In Virginia, a court separately invalidated a Democratic redistricting effort, striking down a redistricting referendum that had been a centerpiece of the party's strategy there. That decision further tilted the broader House redistricting battle toward Republicans.
Republican state Sen. Chris Elliott of Alabama acknowledged the contingent nature of the push. "It is an if, and only if, the courts take action," he said. But with the Supreme Court having now taken that action, the "if" has largely been resolved, at least at the highest level. The lower court still must reconsider the 2023 map, and the final outcome is not guaranteed.
What's still unresolved
Several questions remain open. The lower court must now re-examine the 2023 map under the framework established by the Louisiana ruling. Whether it will approve the old lines or require modifications is unclear. The exact number of absentee ballots already cast in the affected districts has not been disclosed.
And Democrats have shown they will not accept redistricting losses quietly. In Virginia, party leaders weighed a plan to force out the entire state Supreme Court after their redistricting defeat, a response that tells you everything about how high the stakes are in these map fights.

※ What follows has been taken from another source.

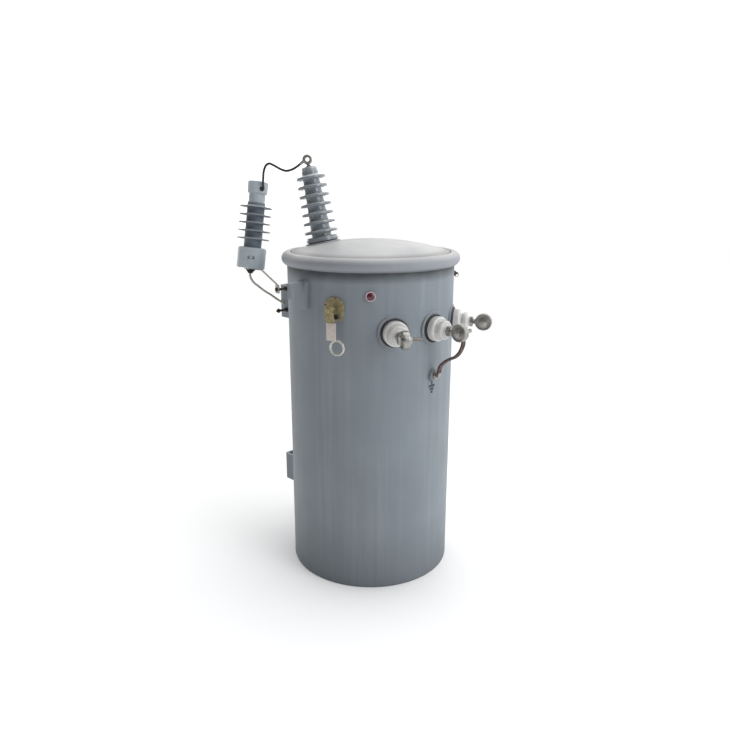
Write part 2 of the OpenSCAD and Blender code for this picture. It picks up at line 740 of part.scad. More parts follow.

For now, Alabama voters in four congressional districts face an unusual situation: they can vote on May 19 in every other race, but the congressional primaries they cast ballots in will be superseded by the August 11 special primary. It's messy. It's confusing. And it's the direct result of years of federal courts inserting themselves into state mapmaking, only to have the Supreme Court reverse course.
Ivey's closing message to voters was direct:
"Alabamians now have another opportunity to send strong voices to Washington to fight for our values, and I encourage them to get out and vote in this special primary election on August 11."
When courts spend years overriding state legislatures and then change their minds, voters are the ones left holding the bag. Alabama is trying to make the best of it. The real question is whether the lower court will finally let the state draw its own lines, or whether the cycle of judicial second-guessing starts all over again.